Without the consent of the powerful capitalist class in Germany, Hitler would never have been able to come to power. Other authoritarian far-right regimes that came to exist throughout the 20th and 21st centuries share similar roots—nations grant complete authority to the state to defend the interests of the few at the cost of the many.

Whether they are puppet regimes set up in the Americas by the bourgeois in other nation states, as was the case in Pinochet’s regime in Chile, or the result of decades of failed Western appeasement such as Erdoğan’s Turkey, fascistic authoritarian governments can only come to be in the context of global capitalism and the legitimization both of nation states and their monopoly on the “legitimate” use of violence.

Montreal police officers watch the May Day 2017 protest as it pass through downtown on Ste. Catherine. St. Photo Brian Lapuz

“All cops are bastards,” the saying goes.

As inflammatory as such a remark may be to more liberal-minded elements of society, it is less of a comment on the morality of individual police officers than a critique of the entire system of policing. Police, as we understand them, do not have their roots in some benign or even positive foundation to “serve and protect.” Police in the Anglosphere trace their roots back to medieval England, where sheriffs patrolled areas to collect taxes for the aristocracy.

In so-called America, the roots of policing are even more macabre, with slave patrols literally catching escaped humans to return to their supposed masters. In the period after the American Civil War, policing took on a new role with the onset of industrialization. This was especially true in the north, where police officers were called in to attack striking workers.

The horrors of early industrial America are well documented—child workers, long work days without breaks, and a pay not worthy of the work done. Unsurprisingly, workers rebelled against their bosses, forming militant unions and even what can loosely be described as workers militias to defend themselves. The contemporary bourgeois, bragging that “they could pay one half of the working class to kill the other half,” was unsurprisingly alarmed at workers’ solidarity as it directly affected their profits and, by extension, their power.
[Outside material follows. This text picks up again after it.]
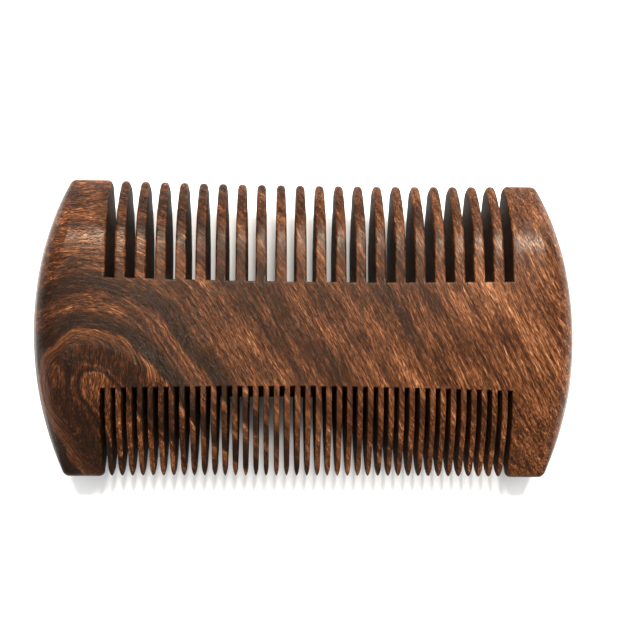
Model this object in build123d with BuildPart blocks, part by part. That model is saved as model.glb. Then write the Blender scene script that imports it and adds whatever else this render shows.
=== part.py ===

So, they fell back on the state to help defend themselves. Police acted as hired thugs to break strikes, kill union organizers, and defend scabs, who were often recent immigrants that had no idea what was going on in the factory they were being asked to work in. This was all done in order to break workers’ solidarity and maintain society’s uneven power structures.

Despite what cringey police social media profiles will tell you, this is the role of police in the world—to maintain the current order that allows the rich owner class to benefit off the labour of workers. With the history of policing here in Canada, that’s not surprising, as the Royal Canadian Mounted Police was instrumental in maintaining colonial control on territories that had their natural resources extracted for profit for the state. And today, the Montreal police still maintain “order and control” in working class areas, as the police forces in Quebec act only as the strong armed thugs of the state of Canada, a state whose goal is to protect rich property owners.

The lesson here is as follows: Don’t rely on the state if you want to effectively combat the rise of the far-right. The police, as an extension of the state and one of the main perpetrators of its violence, exist only to maintain a set of given privileges in society. All that they do is follow orders from the higher ups.

It should come as no surprise that here in Quebec the police are complicit in the rise of the far-right. They allow them to march, they communicate in great detail, and some of them are even members of such groups.

Historically the lesson is much the same—cops support the state, no matter if that state is imperialist, colonial, authoritarian, or even explicitly fascist. If you want to stem and reverse the rise of the far-right, you’re going to have to build solidarity with other groups and individuals.

If you’re thinking of calling the cops, you might as well call up the reactionaries themselves.